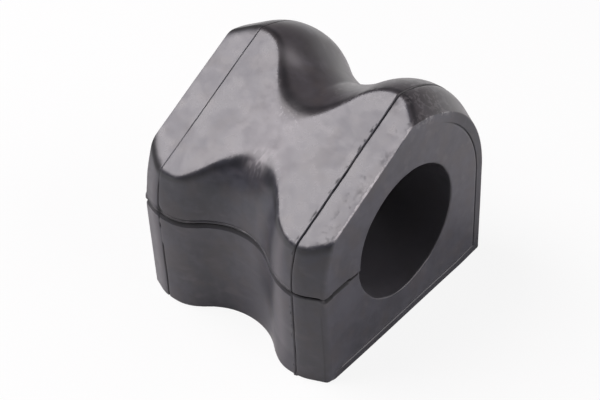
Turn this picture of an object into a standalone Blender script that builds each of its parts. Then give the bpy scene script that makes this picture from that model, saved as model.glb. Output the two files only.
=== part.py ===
# Sway bar bushing: one moulded rubber block around an anti-roll bar.
#
# The bar runs along X through the bore. The block sits on its flat base at z = 0, under the
# bore axis, with the middle of its length at x = 0. The slit that lets the bar in faces -Y.
# Seen along the bore the outline is a D: straight sides up to the bore axis, then a dome.
# Seen from the side it is a spool: a waist for the bracket strap between two swells.
# A slanted flat takes off the dome on the slit's side.

import math

import bmesh
import bpy
from mathutils import Matrix, Vector

MM = 0.001

# Driving dimensions, in millimetres and degrees
BORE_RADIUS = 14.0        # for a 28 mm bar
LENGTH = 46.8             # between the end faces
BASE_WALL = 8.5           # bore to base
WAIST_WALL = 6.8          # bore to the bottom of the strap groove
FLAT_WALL = 6.7           # bore to the slanted flat
SWELL_HEIGHT = 5.8        # swell above the bottom of the strap groove
SWELL_SETBACK = 6.1       # end face to the crest of the swell
CREST_ARC = 6.5           # radius of the swell on its outer side
END_DROP = 2.2            # crest of the swell to the outline of the end face
HOLLOW_SHARE = 0.52       # share of the flank that is hollow, the rest bulges
FLAT_TILT = 28.5          # slanted flat, from level
SHOULDER_RISE = 1.3       # extra fullness of the dome away from the slit
SHOULDER_SPAN = 105.0     # stretch of the dome, from its foot, that is fuller
BORDER_WIDTH = 1.8        # border round each end face
BORDER_FALL = 0.15        # how far the border falls back at the outline
BASE_EDGE = 0.5           # broken edge along the base
SLIT_GAP = 0.35           # thickness of the slit
SLIT_DROP = 0.4           # slit below the bore axis

# Facets
FLANK_STEPS = 16          # rings from the waist to a crest
TAPER_STEPS = 6           # rings from a crest to its end face
DOME_STEPS = 54           # facets over the dome
BORE_STEPS = 80           # facets round the bore

# Sizes that follow
CUT_MARGIN = 5.0
HALF_LENGTH = LENGTH / 2
AXIS_HEIGHT = BORE_RADIUS + BASE_WALL
WAIST_RADIUS = BORE_RADIUS + WAIST_WALL
CREST_RADIUS = WAIST_RADIUS + SWELL_HEIGHT
CREST_PLACE = HALF_LENGTH - SWELL_SETBACK
FLAT_DISTANCE = BORE_RADIUS + FLAT_WALL
CUT_REACH = 2 * CREST_RADIUS + CUT_MARGIN
CUT_LENGTH = LENGTH + 2 * CUT_MARGIN


def flank_radius(place):
    """Radius between waist and crest: a hollow arc that runs into a bulging arc with one slope
    where they meet. place is the distance from the middle of the length."""
    slope = 2 * math.atan(SWELL_HEIGHT / CREST_PLACE)
    both_arcs = CREST_PLACE / math.sin(slope)
    hollow_arc = HOLLOW_SHARE * both_arcs
    bulging_arc = both_arcs - hollow_arc
    if place < hollow_arc * math.sin(slope):
        return WAIST_RADIUS + hollow_arc - math.sqrt(hollow_arc ** 2 - place ** 2)
    return CREST_RADIUS - bulging_arc + math.sqrt(bulging_arc ** 2 - (CREST_PLACE - place) ** 2)


def taper_radius(place):
    """Radius between crest and end face: the crest's outer arc, then the straight line that
    leaves it without a corner and ends END_DROP below the crest."""
    largest_arc = (SWELL_SETBACK ** 2 + END_DROP ** 2) / (2 * END_DROP)
    arc = min(CREST_ARC, largest_arc)
    end_rise = arc - END_DROP
    slope = math.asin(arc / math.hypot(SWELL_SETBACK, end_rise)) - math.atan2(end_rise, SWELL_SETBACK)
    past_crest = place - CREST_PLACE
    if past_crest < arc * math.sin(slope):
        return CREST_RADIUS - arc + math.sqrt(arc ** 2 - past_crest ** 2)
    return CREST_RADIUS - END_DROP + (HALF_LENGTH - place) * math.tan(slope)


def side_radius(x):
    """Distance from the bore axis to the side of the block, x along the bore."""
    place = abs(x)
    if place < CREST_PLACE:
        return flank_radius(place)
    return taper_radius(place)


def shoulder(x, angle):
    """Extra radius of the dome at an angle above the foot on the +Y side. It is a sine squared
    over the span, and a half sine from the waist to each end face."""
    span = math.radians(SHOULDER_SPAN)
    if angle >= span:
        return 0.0
    along = math.sin(math.pi * min(abs(x) / HALF_LENGTH, 1.0))
    return SHOULDER_RISE * along * math.sin(math.pi * angle / span) ** 2


def outline(x, radius, inset):
    """Points of the D in the plane at x, from the base on the +Y side, over the dome, to the base
    on the -Y side. inset draws the whole D in from its edge."""
    side = radius - inset
    points = [(side - BASE_EDGE, inset), (side, inset + BASE_EDGE)]
    for step in range(DOME_STEPS + 1):
        angle = math.pi * step / DOME_STEPS
        reach = side + shoulder(x, angle)
        points.append((reach * math.cos(angle), AXIS_HEIGHT + reach * math.sin(angle)))
    points += [(-side, inset + BASE_EDGE), (BASE_EDGE - side, inset)]
    return [Vector((x, y, z)) * MM for y, z in points]


def stations():
    """Places of the rings along half of the block, from the middle to where the border starts."""
    border_place = HALF_LENGTH - BORDER_FALL
    flank = [CREST_PLACE * step / FLANK_STEPS for step in range(FLANK_STEPS)]
    taper = [CREST_PLACE + (border_place - CREST_PLACE) * step / TAPER_STEPS
             for step in range(TAPER_STEPS + 1)]
    return flank + taper


def block_rings():
    """All outlines from one end face to the other. The first and last are the flats inside the
    borders, drawn in by the border's width."""
    half = stations()
    places = [-x for x in reversed(half[1:])] + half
    rings = [outline(x, side_radius(x), 0.0) for x in places]
    face_radius = side_radius(HALF_LENGTH)
    first = outline(-HALF_LENGTH, face_radius, BORDER_WIDTH)
    last = outline(HALF_LENGTH, face_radius, BORDER_WIDTH)
    return [first] + rings + [last]


def block_mesh():
    """Closed skin over the rings, with an end face at each end."""
    bm = bmesh.new()
    rings = [[bm.verts.new(point) for point in ring] for ring in block_rings()]
    for ring in (rings[0], rings[-1]):
        bm.faces.new(ring)
    for near, far in zip(rings, rings[1:]):
        for i in range(len(near)):
            j = (i + 1) % len(near)
            bm.faces.new((near[i], near[j], far[j], far[i]))
    bmesh.ops.recalc_face_normals(bm, faces=bm.faces)
    mesh = bpy.data.meshes.new("bushing")
    bm.to_mesh(mesh)
    bm.free()
    return mesh


def box_mesh(name, size):
    """Box of the given size in millimetres, centred on its own origin."""
    bm = bmesh.new()
    bmesh.ops.create_cube(bm, size=1.0, matrix=Matrix.Diagonal((*(Vector(size) * MM), 1.0)))
    mesh = bpy.data.meshes.new(name)
    bm.to_mesh(mesh)
    bm.free()
    return mesh


def bore_mesh(name):
    """Round bar along X, longer than the block."""
    bm = bmesh.new()
    bmesh.ops.create_cone(bm, cap_ends=True, segments=BORE_STEPS, radius1=BORE_RADIUS * MM,
                          radius2=BORE_RADIUS * MM, depth=CUT_LENGTH * MM,
                          matrix=Matrix.Rotation(math.pi / 2, 4, "Y"))
    mesh = bpy.data.meshes.new(name)
    bm.to_mesh(mesh)
    bm.free()
    return mesh


def add_object(name, mesh, place=(0, 0, 0), tilt=0.0):
    """Object at a place in millimetres, turned about X by tilt degrees."""
    part = bpy.data.objects.new(name, mesh)
    part.location = Vector(place) * MM
    part.rotation_euler = (math.radians(tilt), 0, 0)
    bpy.context.scene.collection.objects.link(part)
    return part


def cut(part, cutter):
    """Takes the cutter's shape out of the part and keeps the cutter as a wire guide."""
    cutter.hide_render = True
    cutter.display_type = "WIRE"
    modifier = part.modifiers.new(cutter.name, "BOOLEAN")
    modifier.operation = "DIFFERENCE"
    modifier.solver = "EXACT"
    modifier.object = cutter


def add_bore_cutter():
    return add_object("bore_cutter", bore_mesh("bore_cutter"), (0, 0, AXIS_HEIGHT))


def add_flat_cutter():
    """Large box whose lower face is the slanted flat, FLAT_DISTANCE from the bore axis."""
    tilt = math.radians(FLAT_TILT)
    out = FLAT_DISTANCE + CUT_REACH / 2
    place = (0, -math.sin(tilt) * out, AXIS_HEIGHT + math.cos(tilt) * out)
    mesh = box_mesh("flat_cutter", (CUT_LENGTH, 2 * CUT_REACH, CUT_REACH))
    return add_object("flat_cutter", mesh, place, FLAT_TILT)


def add_slit_cutter():
    """Thin level plate from the middle of the bore out past the side, SLIT_DROP below the axis."""
    reach = CREST_RADIUS + CUT_MARGIN
    mesh = box_mesh("slit_cutter", (CUT_LENGTH, reach, SLIT_GAP))
    return add_object("slit_cutter", mesh, (0, -reach / 2, AXIS_HEIGHT - SLIT_DROP))


def rubber():
    """Dark grey moulded rubber with a dull skin."""
    material = bpy.data.materials.new("moulded_rubber")
    material.use_nodes = True
    shader = material.node_tree.nodes["Principled BSDF"]
    shader.inputs["Base Color"].default_value = (0.055, 0.053, 0.058, 1.0)
    shader.inputs["Roughness"].default_value = 0.55
    shader.inputs["Metallic"].default_value = 0.0
    return material


def build():
    for old in list(bpy.data.objects):
        bpy.data.objects.remove(old, do_unlink=True)
    bushing = add_object("bushing", block_mesh())
    bushing.data.materials.append(rubber())
    for cutter in (add_flat_cutter(), add_bore_cutter(), add_slit_cutter()):
        cut(bushing, cutter)
    bushing.data.shade_smooth()
    bushing.data.set_sharp_from_angle(angle=math.radians(30))


build()
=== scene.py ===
# %% [markdown]
# A sway bar bushing, drawn as a lesson in cells.
# The real part is one block of moulded rubber. A steel strap clamps it to a vehicle, and the
# anti-roll bar turns in its bore. Everything that the eye reads here is on one skin: a flat base,
# two swells with a waist between them for the strap, a slanted flat, a slit to let the bar in, and
# the thin lines that the mould's plates leave. So this lesson makes one closed mesh and one
# rubber, and spends its effort on the edges, the lines and the sheen. The packed frame is loaded
# first, and its box is kept, because the drawn block has to fill the same space.

# %% Load the frame
import math
from functools import reduce

import bpy
import numpy as np
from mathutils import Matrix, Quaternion, Vector
from mathutils.geometry import tessellate_polygon


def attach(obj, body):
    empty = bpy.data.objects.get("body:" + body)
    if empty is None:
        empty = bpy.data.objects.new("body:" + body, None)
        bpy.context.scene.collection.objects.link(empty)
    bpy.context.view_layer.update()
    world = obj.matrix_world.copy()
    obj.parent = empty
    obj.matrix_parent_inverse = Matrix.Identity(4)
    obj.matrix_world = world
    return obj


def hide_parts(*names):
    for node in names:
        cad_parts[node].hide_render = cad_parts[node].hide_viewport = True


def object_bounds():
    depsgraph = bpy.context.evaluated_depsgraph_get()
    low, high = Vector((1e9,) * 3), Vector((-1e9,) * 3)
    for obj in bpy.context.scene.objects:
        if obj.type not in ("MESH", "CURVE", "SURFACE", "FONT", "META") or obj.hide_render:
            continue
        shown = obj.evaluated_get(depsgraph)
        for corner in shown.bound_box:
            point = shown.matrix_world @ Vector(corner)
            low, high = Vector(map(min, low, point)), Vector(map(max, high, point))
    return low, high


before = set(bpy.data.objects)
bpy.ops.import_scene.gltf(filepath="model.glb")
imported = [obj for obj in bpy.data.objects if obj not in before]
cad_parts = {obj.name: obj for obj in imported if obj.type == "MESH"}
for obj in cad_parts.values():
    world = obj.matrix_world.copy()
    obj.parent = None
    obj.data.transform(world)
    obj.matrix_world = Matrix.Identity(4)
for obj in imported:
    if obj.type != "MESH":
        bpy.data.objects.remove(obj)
cad_low, cad_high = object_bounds()
print("CAD box, mm:", [round(v * 1000, 2) for v in (*cad_low, *cad_high)])

# %% [markdown]
# The camera comes first, because every later choice is judged through it. A camera could be moved
# by eye until the picture looks right, but the edges of the block give its place exactly: it was
# fitted so that the end face, the bore and the base fall where the photograph shows them. It is
# written as a place, a point that it looks at and a small roll, which are easy to read and change.

# %% Camera
MM = 0.001
CAMERA_PLACE = Vector((159.56, -175.34, 225.29)) * MM
CAMERA_AIM = Vector((-0.70, -3.86, 19.73)) * MM
CAMERA_ROLL = -3.06
CAMERA_LENS = 93.71

camera_data = bpy.data.cameras.new("camera")
camera_data.lens = CAMERA_LENS
camera_data.sensor_width = 36.0
camera_data.clip_start = 0.01
camera = bpy.data.objects.new("camera", camera_data)
level_view = (CAMERA_AIM - CAMERA_PLACE).to_track_quat("-Z", "Y")
camera.location = CAMERA_PLACE
camera.rotation_mode = "QUATERNION"
camera.rotation_quaternion = level_view @ Quaternion((0, 0, 1), math.radians(CAMERA_ROLL))
bpy.context.scene.collection.objects.link(camera)
bpy.context.scene.camera = camera
bpy.context.scene.view_settings.view_transform = "Standard"
looking_down = math.degrees(math.asin((CAMERA_PLACE - CAMERA_AIM).normalized().z))
print("camera looks down by", round(looking_down, 1), "degrees")

# %% [markdown]
# Shader maths is easier to read as a formula than as a drawing of wires. A Wire stands for one
# socket and knows the operators, so that "1 - mask" adds the Math node by itself. The usual other
# way is one line for each node and each link, which buries the idea of a finish under its plumbing.

# %% Wires
class Wire:
    """One output socket of a node tree. The operators add Math nodes and return their result."""

    def __init__(self, graph, socket):
        self.graph = graph
        self.socket = socket

    def maths(self, operation, first, second):
        return self.graph.add("ShaderNodeMath", {"operation": operation}, {0: first, 1: second})

    def __add__(self, other):
        return self.maths("ADD", self, other)

    def __radd__(self, other):
        return self.maths("ADD", other, self)

    def __sub__(self, other):
        return self.maths("SUBTRACT", self, other)

    def __rsub__(self, other):
        return self.maths("SUBTRACT", other, self)

    def __mul__(self, other):
        return self.maths("MULTIPLY", self, other)

    def __rmul__(self, other):
        return self.maths("MULTIPLY", other, self)


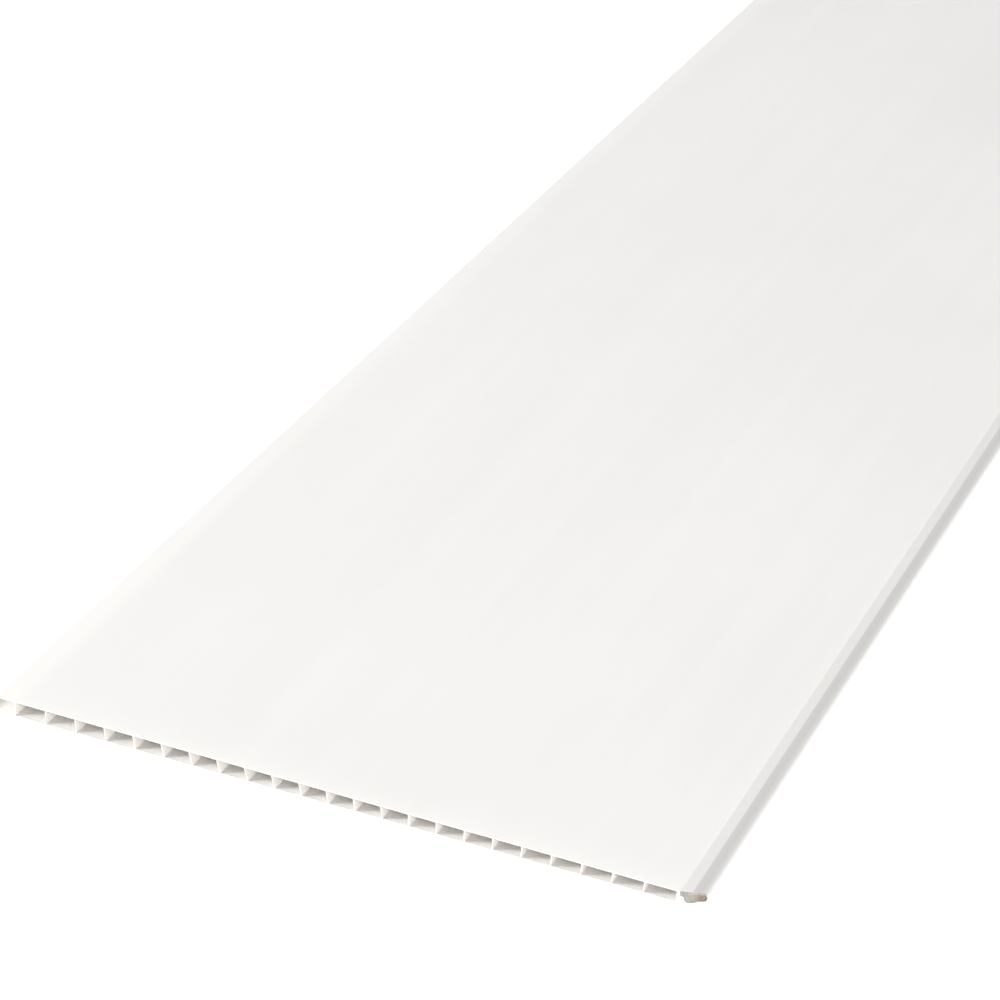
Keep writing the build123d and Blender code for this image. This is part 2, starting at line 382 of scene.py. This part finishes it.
========================
Above are the records; from them, give again exactly the lines from the one containing "obj.parent = empty" to the one containing "in (*cad_low, *cad_high)])", both lines included, and nothing more.

    obj.parent = empty
    obj.matrix_parent_inverse = Matrix.Identity(4)
    obj.matrix_world = world
    return obj


def hide_parts(*names):
    for node in names:
        cad_parts[node].hide_render = cad_parts[node].hide_viewport = True


def object_bounds():
    depsgraph = bpy.context.evaluated_depsgraph_get()
    low, high = Vector((1e9,) * 3), Vector((-1e9,) * 3)
    for obj in bpy.context.scene.objects:
        if obj.type not in ("MESH", "CURVE", "SURFACE", "FONT", "META") or obj.hide_render:
            continue
        shown = obj.evaluated_get(depsgraph)
        for corner in shown.bound_box:
            point = shown.matrix_world @ Vector(corner)
            low, high = Vector(map(min, low, point)), Vector(map(max, high, point))
    return low, high


before = set(bpy.data.objects)
bpy.ops.import_scene.gltf(filepath="model.glb")
imported = [obj for obj in bpy.data.objects if obj not in before]
cad_parts = {obj.name: obj for obj in imported if obj.type == "MESH"}
for obj in cad_parts.values():
    world = obj.matrix_world.copy()
    obj.parent = None
    obj.data.transform(world)
    obj.matrix_world = Matrix.Identity(4)
for obj in imported:
    if obj.type != "MESH":
        bpy.data.objects.remove(obj)
cad_low, cad_high = object_bounds()
print("CAD box, mm:", [round(v * 1000, 2) for v in (*cad_low, *cad_high)])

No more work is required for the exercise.